▶ Direction: Exactly the lines from the one containing "cad = cad_parts[node_name]" through the one containing "Model this object in three.js, one" must be returned; include both ends and nothing else.

▶ Records provided:
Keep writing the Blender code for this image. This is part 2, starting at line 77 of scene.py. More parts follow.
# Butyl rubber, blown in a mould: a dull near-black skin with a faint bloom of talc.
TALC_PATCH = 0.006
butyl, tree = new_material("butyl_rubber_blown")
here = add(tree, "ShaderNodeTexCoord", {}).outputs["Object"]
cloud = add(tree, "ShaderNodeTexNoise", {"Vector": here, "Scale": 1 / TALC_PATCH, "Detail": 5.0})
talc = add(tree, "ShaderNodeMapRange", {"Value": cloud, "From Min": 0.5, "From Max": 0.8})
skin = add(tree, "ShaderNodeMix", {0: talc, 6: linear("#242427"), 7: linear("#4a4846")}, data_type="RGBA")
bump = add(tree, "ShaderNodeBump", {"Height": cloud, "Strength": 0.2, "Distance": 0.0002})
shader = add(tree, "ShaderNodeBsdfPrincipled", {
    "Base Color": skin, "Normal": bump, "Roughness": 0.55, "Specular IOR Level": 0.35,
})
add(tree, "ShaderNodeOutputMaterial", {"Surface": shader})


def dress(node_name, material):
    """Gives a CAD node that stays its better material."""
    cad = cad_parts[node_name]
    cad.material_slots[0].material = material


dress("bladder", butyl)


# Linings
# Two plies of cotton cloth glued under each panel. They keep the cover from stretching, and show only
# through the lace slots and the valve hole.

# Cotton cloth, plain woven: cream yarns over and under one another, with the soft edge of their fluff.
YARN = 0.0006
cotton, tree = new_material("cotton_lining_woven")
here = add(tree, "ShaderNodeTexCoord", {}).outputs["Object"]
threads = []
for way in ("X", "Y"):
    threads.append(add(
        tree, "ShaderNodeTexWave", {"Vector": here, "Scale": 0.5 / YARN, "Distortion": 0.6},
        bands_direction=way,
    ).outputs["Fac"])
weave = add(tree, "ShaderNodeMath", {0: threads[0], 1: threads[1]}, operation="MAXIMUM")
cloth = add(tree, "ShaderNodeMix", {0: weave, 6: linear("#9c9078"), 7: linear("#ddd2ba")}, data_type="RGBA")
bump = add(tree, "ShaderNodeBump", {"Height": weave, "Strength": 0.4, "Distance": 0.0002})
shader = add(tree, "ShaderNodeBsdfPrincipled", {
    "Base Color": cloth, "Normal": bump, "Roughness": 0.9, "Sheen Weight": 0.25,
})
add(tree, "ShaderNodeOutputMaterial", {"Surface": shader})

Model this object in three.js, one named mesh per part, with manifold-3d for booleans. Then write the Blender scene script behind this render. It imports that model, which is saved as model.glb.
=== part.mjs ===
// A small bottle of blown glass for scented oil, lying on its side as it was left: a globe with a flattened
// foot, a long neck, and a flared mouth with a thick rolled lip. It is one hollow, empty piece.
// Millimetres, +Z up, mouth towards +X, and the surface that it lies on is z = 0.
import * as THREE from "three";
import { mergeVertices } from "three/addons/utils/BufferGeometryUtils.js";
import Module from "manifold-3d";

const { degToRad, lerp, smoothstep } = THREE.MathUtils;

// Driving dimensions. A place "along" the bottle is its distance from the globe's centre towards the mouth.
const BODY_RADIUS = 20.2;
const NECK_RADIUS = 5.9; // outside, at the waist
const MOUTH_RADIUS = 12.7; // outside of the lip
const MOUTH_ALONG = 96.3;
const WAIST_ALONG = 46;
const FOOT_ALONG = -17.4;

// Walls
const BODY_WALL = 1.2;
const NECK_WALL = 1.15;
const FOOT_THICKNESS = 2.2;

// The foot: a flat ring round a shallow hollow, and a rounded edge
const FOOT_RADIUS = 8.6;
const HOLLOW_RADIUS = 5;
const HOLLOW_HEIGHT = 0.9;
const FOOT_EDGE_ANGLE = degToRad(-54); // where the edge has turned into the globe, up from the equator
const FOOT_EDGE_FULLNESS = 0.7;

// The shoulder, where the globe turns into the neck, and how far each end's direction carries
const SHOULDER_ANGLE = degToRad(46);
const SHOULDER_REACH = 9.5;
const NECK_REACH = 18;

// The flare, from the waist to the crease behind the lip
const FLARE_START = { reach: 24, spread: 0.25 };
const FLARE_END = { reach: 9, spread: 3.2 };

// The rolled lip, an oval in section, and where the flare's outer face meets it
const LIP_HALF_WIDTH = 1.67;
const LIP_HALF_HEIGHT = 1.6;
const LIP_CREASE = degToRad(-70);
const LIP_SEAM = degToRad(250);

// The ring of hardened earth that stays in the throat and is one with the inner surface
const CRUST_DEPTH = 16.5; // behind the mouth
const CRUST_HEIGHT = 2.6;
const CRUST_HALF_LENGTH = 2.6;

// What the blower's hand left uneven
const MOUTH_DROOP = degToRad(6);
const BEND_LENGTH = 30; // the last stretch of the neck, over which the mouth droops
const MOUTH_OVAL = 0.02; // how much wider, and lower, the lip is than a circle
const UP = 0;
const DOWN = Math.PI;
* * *
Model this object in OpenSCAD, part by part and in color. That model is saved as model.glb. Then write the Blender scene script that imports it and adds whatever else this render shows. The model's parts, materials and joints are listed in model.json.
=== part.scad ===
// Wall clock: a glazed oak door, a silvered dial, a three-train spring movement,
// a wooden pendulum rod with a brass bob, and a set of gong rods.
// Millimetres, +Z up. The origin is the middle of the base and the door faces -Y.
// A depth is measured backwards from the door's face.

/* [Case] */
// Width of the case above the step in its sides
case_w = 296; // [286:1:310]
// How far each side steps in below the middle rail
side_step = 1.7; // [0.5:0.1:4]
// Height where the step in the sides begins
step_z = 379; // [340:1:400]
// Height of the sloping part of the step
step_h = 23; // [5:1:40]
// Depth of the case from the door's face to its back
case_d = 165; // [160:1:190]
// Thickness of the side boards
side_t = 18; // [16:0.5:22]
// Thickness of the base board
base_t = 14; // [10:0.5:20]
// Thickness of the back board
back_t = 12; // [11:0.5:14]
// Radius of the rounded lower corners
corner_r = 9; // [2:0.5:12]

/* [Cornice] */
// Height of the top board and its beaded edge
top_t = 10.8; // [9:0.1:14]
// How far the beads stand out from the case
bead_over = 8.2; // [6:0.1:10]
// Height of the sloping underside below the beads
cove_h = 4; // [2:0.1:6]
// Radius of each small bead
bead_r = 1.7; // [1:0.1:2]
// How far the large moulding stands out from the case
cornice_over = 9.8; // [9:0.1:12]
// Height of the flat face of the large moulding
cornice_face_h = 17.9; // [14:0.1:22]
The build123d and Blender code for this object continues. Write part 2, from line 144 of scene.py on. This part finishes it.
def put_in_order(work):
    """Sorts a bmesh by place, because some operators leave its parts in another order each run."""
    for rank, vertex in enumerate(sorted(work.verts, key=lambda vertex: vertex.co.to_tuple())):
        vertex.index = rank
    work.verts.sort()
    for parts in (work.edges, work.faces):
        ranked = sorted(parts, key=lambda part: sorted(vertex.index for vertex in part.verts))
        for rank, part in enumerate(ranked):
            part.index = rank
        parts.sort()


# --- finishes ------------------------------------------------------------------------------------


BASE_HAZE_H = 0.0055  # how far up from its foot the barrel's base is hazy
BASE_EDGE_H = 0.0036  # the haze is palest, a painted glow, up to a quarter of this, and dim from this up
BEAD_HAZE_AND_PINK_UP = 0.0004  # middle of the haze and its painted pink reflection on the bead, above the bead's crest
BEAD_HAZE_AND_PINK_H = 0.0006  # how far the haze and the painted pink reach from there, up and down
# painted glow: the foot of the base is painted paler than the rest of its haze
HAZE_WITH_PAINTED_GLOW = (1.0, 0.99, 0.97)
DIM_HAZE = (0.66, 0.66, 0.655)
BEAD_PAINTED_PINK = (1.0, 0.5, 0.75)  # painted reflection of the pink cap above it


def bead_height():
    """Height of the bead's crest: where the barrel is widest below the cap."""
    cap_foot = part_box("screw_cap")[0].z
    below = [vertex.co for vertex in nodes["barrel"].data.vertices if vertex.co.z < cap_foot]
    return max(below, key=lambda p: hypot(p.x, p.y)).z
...
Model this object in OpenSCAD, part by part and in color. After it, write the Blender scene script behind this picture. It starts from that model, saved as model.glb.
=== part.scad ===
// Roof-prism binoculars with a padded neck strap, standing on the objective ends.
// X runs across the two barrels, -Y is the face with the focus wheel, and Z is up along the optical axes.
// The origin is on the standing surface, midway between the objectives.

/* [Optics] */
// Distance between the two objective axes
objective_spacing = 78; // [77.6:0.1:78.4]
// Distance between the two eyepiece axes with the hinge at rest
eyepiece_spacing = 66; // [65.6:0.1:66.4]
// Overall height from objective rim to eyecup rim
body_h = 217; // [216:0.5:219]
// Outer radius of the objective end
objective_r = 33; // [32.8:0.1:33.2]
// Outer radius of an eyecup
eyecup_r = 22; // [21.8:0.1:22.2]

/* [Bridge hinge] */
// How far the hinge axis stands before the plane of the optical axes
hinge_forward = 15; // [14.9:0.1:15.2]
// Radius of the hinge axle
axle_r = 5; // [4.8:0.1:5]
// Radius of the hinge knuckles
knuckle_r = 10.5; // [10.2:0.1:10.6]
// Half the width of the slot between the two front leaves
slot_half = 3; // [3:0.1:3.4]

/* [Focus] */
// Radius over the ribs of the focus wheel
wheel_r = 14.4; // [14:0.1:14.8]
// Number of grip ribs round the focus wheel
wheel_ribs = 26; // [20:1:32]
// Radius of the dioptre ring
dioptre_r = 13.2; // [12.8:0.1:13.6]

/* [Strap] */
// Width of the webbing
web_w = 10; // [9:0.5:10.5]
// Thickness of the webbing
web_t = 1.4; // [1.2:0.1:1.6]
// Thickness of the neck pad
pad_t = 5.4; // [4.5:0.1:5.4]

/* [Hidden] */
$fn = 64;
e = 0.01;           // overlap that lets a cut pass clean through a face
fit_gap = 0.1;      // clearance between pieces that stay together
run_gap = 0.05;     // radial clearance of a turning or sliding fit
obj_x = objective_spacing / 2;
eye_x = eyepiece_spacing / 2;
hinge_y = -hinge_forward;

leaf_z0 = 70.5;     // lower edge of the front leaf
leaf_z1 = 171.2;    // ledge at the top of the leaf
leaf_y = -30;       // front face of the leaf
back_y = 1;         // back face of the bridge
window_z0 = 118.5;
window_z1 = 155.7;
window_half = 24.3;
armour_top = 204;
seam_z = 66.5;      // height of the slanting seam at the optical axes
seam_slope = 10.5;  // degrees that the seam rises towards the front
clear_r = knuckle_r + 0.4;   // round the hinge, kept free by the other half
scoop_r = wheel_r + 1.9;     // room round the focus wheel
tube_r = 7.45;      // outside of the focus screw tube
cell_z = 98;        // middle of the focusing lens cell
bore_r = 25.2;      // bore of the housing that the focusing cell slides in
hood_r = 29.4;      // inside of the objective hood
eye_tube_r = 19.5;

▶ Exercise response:
    cad = cad_parts[node_name]
    cad.material_slots[0].material = material


dress("bladder", butyl)


# Linings
# Two plies of cotton cloth glued under each panel. They keep the cover from stretching, and show only
# through the lace slots and the valve hole.

# Cotton cloth, plain woven: cream yarns over and under one another, with the soft edge of their fluff.
YARN = 0.0006
cotton, tree = new_material("cotton_lining_woven")
here = add(tree, "ShaderNodeTexCoord", {}).outputs["Object"]
threads = []
for way in ("X", "Y"):
    threads.append(add(
        tree, "ShaderNodeTexWave", {"Vector": here, "Scale": 0.5 / YARN, "Distortion": 0.6},
        bands_direction=way,
    ).outputs["Fac"])
weave = add(tree, "ShaderNodeMath", {0: threads[0], 1: threads[1]}, operation="MAXIMUM")
cloth = add(tree, "ShaderNodeMix", {0: weave, 6: linear("#9c9078"), 7: linear("#ddd2ba")}, data_type="RGBA")
bump = add(tree, "ShaderNodeBump", {"Height": weave, "Strength": 0.4, "Distance": 0.0002})
shader = add(tree, "ShaderNodeBsdfPrincipled", {
    "Base Color": cloth, "Normal": bump, "Roughness": 0.9, "Sheen Weight": 0.25,
})
add(tree, "ShaderNodeOutputMaterial", {"Surface": shader})

Model this object in three.js, one named mesh per part, with manifold-3d for booleans. Then write the Blender scene script behind this render. It imports that model, which is saved as model.glb.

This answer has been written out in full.